You can monitor replication job activities from the Replication job details page.

  1. From the Replication page, click the replication job Name.

  2. Click Monitoring.

View the results in BigQuery

The replication job creates a replicated dataset and table in BigQuery, with names inherited from the corresponding MySQL database and table names.

  1. In the Google Cloud console, go to the BigQuery page.

    Go to BigQuery

  2. In the left panel, select your project name to expand a list of datasets.

  3. To view the results, select the sakila dataset and select a table.

For more information, see the BigQuery documentation.

Clean up

To avoid incurring charges to your Google Cloud account for the resources used in this tutorial, either delete the project that contains the resources, or keep the project and delete the individual resources.

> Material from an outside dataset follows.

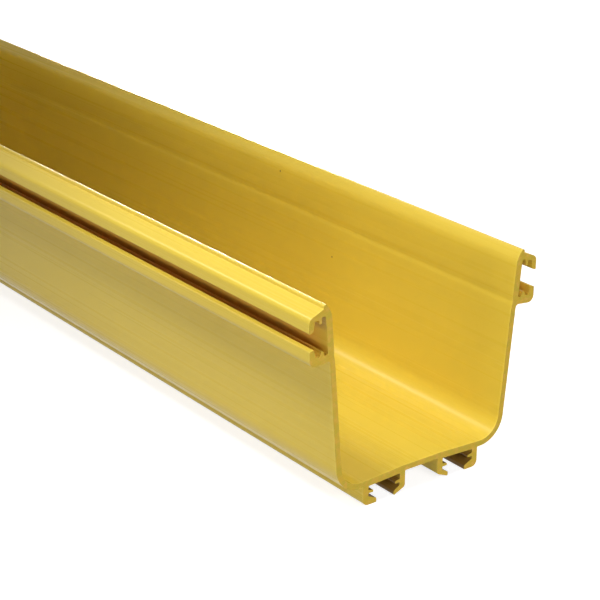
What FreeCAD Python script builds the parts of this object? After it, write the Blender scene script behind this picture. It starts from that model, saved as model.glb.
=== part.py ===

After you've finished the tutorial, clean up the resources you created on Google Cloud so they won't take up quota and you won't be billed for them in the future. The following sections describe how to delete or turn off these resources.

Delete the Cloud Data Fusion instance

Follow the instructions to delete your Cloud Data Fusion instance.

Delete the project

  1. In the Google Cloud console, go to the Manage resources page.

    Go to Manage resources

  2. In the project list, select the project that you want to delete, and then click Delete.
  3. In the dialog, type the project ID, and then click Shut down to delete the project.